The AG’s analysis puts the cart before the horse. Certainly, there is a strong case that a fragmentation of the rules of indirect copyright liability is undesirable in the modern, globalised world: copyright infringement is rampant online and the services of intermediaries often employed by end-users to achieve it. Given that the internet does not respect borders, the AG is probably right that it is also time for copyright law – at least in the EU – to move beyond them. Yet, procedures must be respected. It is the job of the Court of Justice of the European Union to interpret EU law, not to invent it. That is a privilege reserved for the EU legislator and one of which – however regrettably – that legislator has to date refused to avail itself.

This being said, the AG does appear to want to distance himself at least a little from GS Media. In his opening paragraphs, he describes that case as ‘substantially different’ from the one under consideration here (see para. 4). He later seems to locate this difference in the degree of knowledge required of the operator before liability can be imposed. So, while in GS Media, the Court had found that constructive, as well as actual knowledge would be sufficient to trigger liability, such that a hyperlinker will be liable where she either knew or ought to have known that the hyperlink she posted provides access to a work illegally placed on the internet, in this case, the AG is adamant that the relevant knowledge may only be actual. Moreover, while in GS Media the CJEU concluded that a presumption of knowledge could exist where a hyperlink to an illegally-posted work is created in the pursuit of financial gain, the AG explicitly rejects that option for the case at issue here. According to the AG, this conclusion is necessary, as any other reasoning would result in the imposition of a general obligation on the operators of indexing sites for peer-to-peer networks to monitor the indexed content.

Within the context of the AG’s Opinion, this approach does make sense. Indeed, as opposed to hyperlinkers who themselves create the links they post, websites such as TPB merely provide infrastructure that is used by others to infringe. The greater distance between the provider and the infringement means that a different level of knowledge is appropriate before that provider can be found liable. Thus, instead of relying on the different legal classification of ‘direct’ and ‘indirect’ liability and devising different rules to govern each, the AG squeezes both under a single heading and then uses the prohibition on general monitoring (i.e. Article 15 of the E-Commerce Directive, supported by the law of fundamental rights through the case law of the CJEU) to achieve the same effect. At least a differentiation in the substance of the rules is thus salvaged, even while their structure is thrown into disarray.

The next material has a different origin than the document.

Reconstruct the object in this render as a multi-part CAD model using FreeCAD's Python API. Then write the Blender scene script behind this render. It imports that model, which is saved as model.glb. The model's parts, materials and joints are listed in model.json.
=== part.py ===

  • Blocking Injunctions, the Copyright Directive and Fundamental Rights

Why resort to this legal legerdemain? The urgency perceived by the AG for the harmonisation of indirect communication to the public appears to be derived from the way in which he – led by the Hoge Raad – connects it with the question of injunctions. In para. 64, the AG states that the ‘circumstances envisaged in Art. 8(3) of Directive 2001/29 presuppose the existence of a link between the subject of the injunction and the copyright infringement.’ Yet this presumption is questionable: there is nothing in the InfoSoc Directive to suggest that blocking injunctions should not in principle be possible regardless of whether or not the targeted website is itself an infringer. Instead, the question is one of proportionality and therefore best left to the law of fundamental rights.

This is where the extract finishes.